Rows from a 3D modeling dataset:
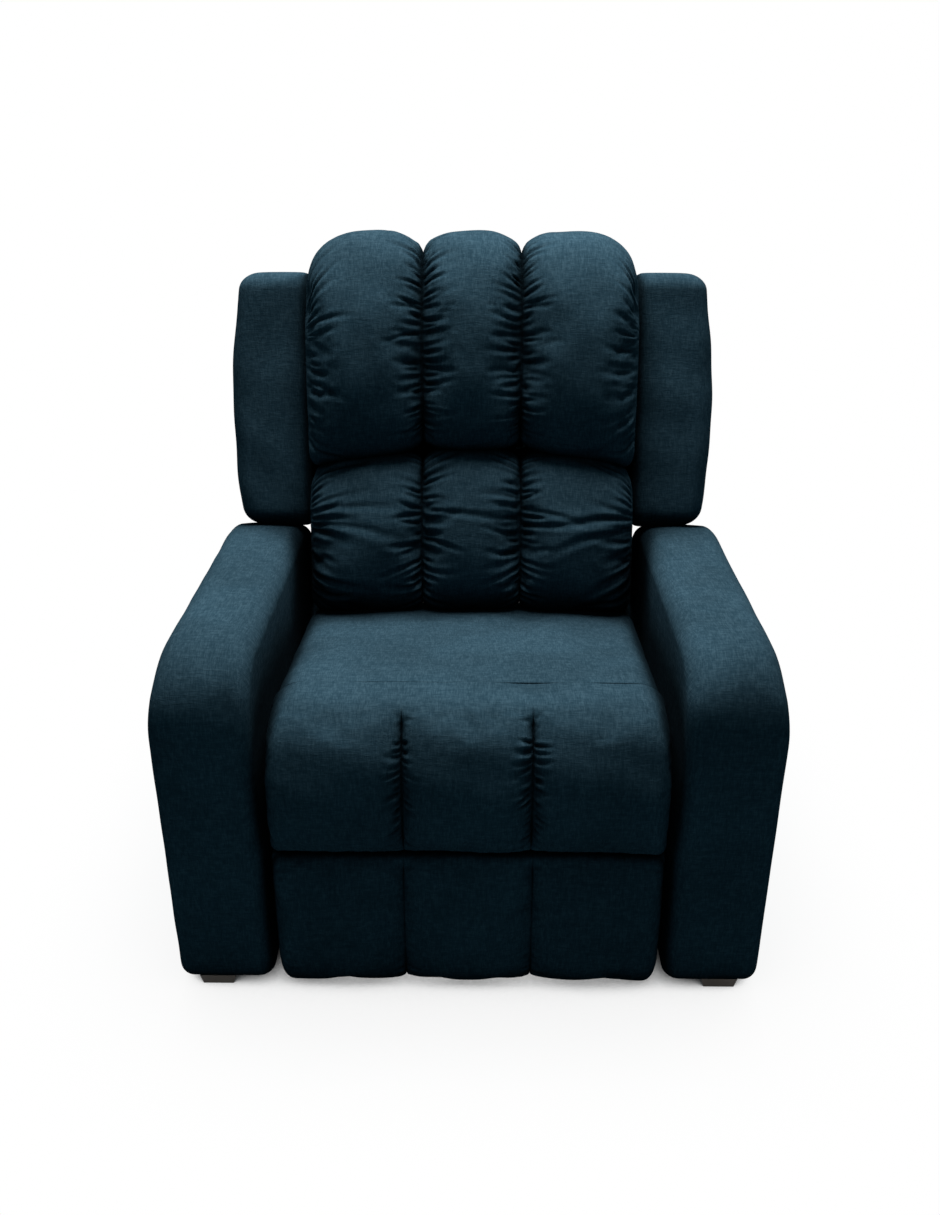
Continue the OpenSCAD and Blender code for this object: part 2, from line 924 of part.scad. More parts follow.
module leg_links() {
  color(steel)
    pair() {
      difference() {
        side_plate(link_x, plate_t) {
          bar2d(leg_arm_low, leg_link_top, 10);
          eye(guide_low, 8);
        }
        pin(leg_arm_low, link_x - 1, link_x + 7, leg_pin + run_gap);
      }
      pin(leg_link_top, 250.8, link_x + 1, leg_pin);
      pin(leg_link_top, 249.3, 250.9, leg_pin + 2.5);
      pin(guide_low, link_x + plate_t - 1, 272.1, leg_pin - 1);
      pin(guide_low, 272, 273.4, leg_pin + 2);
    }
}

guide_dir = (guide_low - guide_top) / norm(guide_low - guide_top);

module leg_guides() {
  color(steel)
    pair()
      difference() {
        side_plate(guide_x, plate_t) {
          bar2d(guide_top, guide_knee, 8.5);
          bar2d(guide_knee, guide_low, 9);
        }
        pin(guide_top, guide_x - 1, guide_x + 7, leg_pin + run_gap);
        side_plate(guide_x - 1, plate_t + 2)
          slot2d(guide_low - guide_dir * 1.6, guide_low + guide_dir * 1.6, leg_pin - 0.5);
      }
}

module leg_stays() {
  color(steel)
    pair()
      difference() {
        side_plate(stay_x, plate_t)
          bar2d(leg_ear, stay_top, 7.5);
        pin(leg_ear, stay_x - 1, stay_x + 7, leg_pin + run_gap);
        pin(stay_top, stay_x - 1, stay_x + 7, leg_pin + 0.4);
      }
}

board_y = -405;
board_t = 12;

module footrest_brackets() {
  color(steel)
    pair() {
      difference() {
        union() {
          side_plate(leg_arm_x, plate_t)
            difference() {
              union() {
                polygon([[board_y + board_t, 96], [board_y + board_t, 246],
                         [-378, 246], [-372, 236], [-375, 188], [-386, 110]]);
                eye(leg_link_top, 9.5);
                eye(stay_top, 9);
              }
              eye(leg_link_top, leg_pin + run_gap);
            }
          translate([226, board_y + board_t, 96])
            cube([leg_arm_x - 225, 3, 76]);
        }
        translate([200, board_y - 20, 0]) cube([100, 20 + board_t, 300]);
      }
      pin(stay_top, 243.7, leg_arm_x + 1, leg_pin);
      pin(stay_top, 242.2, 243.8, leg_pin + 2.5);
    }
}

module footrest_board() {
  color(timber)
    translate([-280, board_y + board_t, 26])
      rotate([90, 0, 0])
        linear_extrude(board_t)
          rounded2d([560, 222], 18);
}

footrest_outline = pad_outline(15, 259, -board_y, 440, 17, 24, 6, 0, 4);
footrest_seams = [-leg_half, -100, 100, leg_half];

module footrest_pad() {
  color(fabric)
    channelled(leg_half, footrest_seams, footrest_outline, 9, 20, 6);
}

base_rail(-1);  // base_rail_left
base_rail(1);  // base_rail_right
base_cross_front();
base_cross_rear();
base_glides();
lift_motor();
lift_rod();
lift_arm(-1);  // lift_arm_left
lift_arm(1);  // lift_arm_right
lift_torque_tube();
lift_followers();
chassis_plate(-1);  // side_plate_left
chassis_plate(1);  // side_plate_right
cross_tube_front();
cross_tube_rear();
side_rail(-1);  // side_rail_left
side_rail(1);  // side_rail_right
seat_rail_front();
seat_rail_rear();
rear_panel();
arm_frame(-1);  // arm_frame_left
arm_frame(1);  // arm_frame_right
arm_pad(-1);  // arm_pad_left
arm_pad(1);  // arm_pad_right
arm_feet();
frame_bolts();
seat_springs();
seat_cushion();
seat_bolster();
recline_motor();
recline_rod();
leg_motor();
leg_rod();
control_panel();
button_up();
button_down();
back_bracket(-1);  // back_bracket_left
back_bracket(1);  // back_bracket_right
back_crank();
back_stile(-1);  // back_stile_left
back_stile(1);  // back_stile_right
back_rail_top();
back_rail_bottom();
back_springs();
lumbar_cushion();
head_cushion();
wing(-1);  // wing_left
wing(1);  // wing_right
outside_back();
leg_arm(-1);  // leg_arm_left
leg_arm(1);  // leg_arm_right
leg_torque_tube();
leg_links();
leg_guides();
leg_stays();
footrest_brackets();
footrest_board();
footrest_pad();
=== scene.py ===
"""Dresses the lift recliner: upholstery, finishes, controls, floor, lights and camera.

Lengths are metres in the chair's own frame: X is its width, it faces -Y, and the floor is Z = 0.
"""

import json
import math
import zlib

import bpy
import numpy as np
from mathutils import Matrix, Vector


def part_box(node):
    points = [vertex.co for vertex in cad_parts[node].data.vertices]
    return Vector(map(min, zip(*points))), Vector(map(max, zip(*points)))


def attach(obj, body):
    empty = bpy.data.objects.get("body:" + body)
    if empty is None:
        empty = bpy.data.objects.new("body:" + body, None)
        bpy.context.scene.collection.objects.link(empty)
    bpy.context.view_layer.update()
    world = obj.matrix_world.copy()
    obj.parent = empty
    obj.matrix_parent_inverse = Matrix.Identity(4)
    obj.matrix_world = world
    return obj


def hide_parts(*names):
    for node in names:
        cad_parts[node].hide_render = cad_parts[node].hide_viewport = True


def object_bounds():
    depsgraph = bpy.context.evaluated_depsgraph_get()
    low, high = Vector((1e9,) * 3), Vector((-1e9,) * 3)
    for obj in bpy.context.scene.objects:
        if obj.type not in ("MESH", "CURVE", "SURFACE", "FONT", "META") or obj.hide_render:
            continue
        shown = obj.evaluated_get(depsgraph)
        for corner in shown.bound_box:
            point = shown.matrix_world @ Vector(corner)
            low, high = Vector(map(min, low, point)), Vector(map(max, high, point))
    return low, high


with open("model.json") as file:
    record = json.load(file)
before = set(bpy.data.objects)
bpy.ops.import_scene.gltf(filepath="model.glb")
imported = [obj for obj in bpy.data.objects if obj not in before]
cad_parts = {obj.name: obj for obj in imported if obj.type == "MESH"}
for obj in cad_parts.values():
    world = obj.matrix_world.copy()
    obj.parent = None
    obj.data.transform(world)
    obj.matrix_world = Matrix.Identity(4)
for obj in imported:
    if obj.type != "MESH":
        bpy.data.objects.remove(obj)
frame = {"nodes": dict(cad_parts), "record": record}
cad_low, cad_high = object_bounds()


# ---------- places taken from the chair ----------

BACK_LEAN = math.radians(14.5)
BACK_REAR = (0.280, 0.360)  # y and z of the leaning back's lower rear corner
FRONT_Y = cad_low.y  # the arms' fronts


# ---------- camera ----------

SENSOR_MM = 36.0  # spans the longer side of the picture, its height
PHOTO_HEIGHT_PX = 1215
FOCAL_PX = 1188
CAMERA_PITCH = math.radians(27.0)
CAMERA_TURN = math.radians(0.6)
CAMERA_HEIGHT = 1.409
CAMERA_AHEAD = 1.412  # in front of the arm fronts
CAMERA_ASIDE = 0.018


def make_camera():
    data = bpy.data.cameras.new("camera")
    data.sensor_width = SENSOR_MM
    data.lens = FOCAL_PX / PHOTO_HEIGHT_PX * SENSOR_MM
    camera = bpy.data.objects.new("camera", data)
    camera.location = (CAMERA_ASIDE, FRONT_Y - CAMERA_AHEAD, CAMERA_HEIGHT)
    camera.rotation_euler = (math.pi / 2 - CAMERA_PITCH, 0, CAMERA_TURN)
    bpy.context.scene.collection.objects.link(camera)
    bpy.context.scene.camera = camera


make_camera()


# ---------- node materials ----------


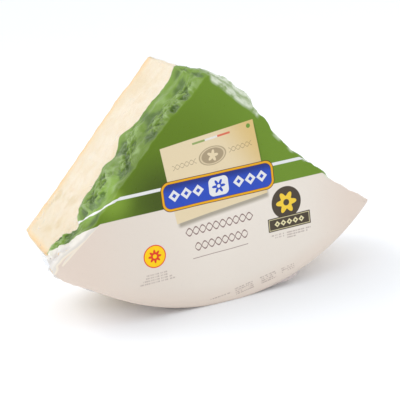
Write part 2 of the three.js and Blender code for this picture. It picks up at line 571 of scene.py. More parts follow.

Stated goal — Using the data above, copy each line that contains "points".

Finished exercise —
    points = [vertex.co for vertex in cad_parts[node].data.vertices]
    return Vector(map(min, zip(*points))), Vector(map(max, zip(*points)))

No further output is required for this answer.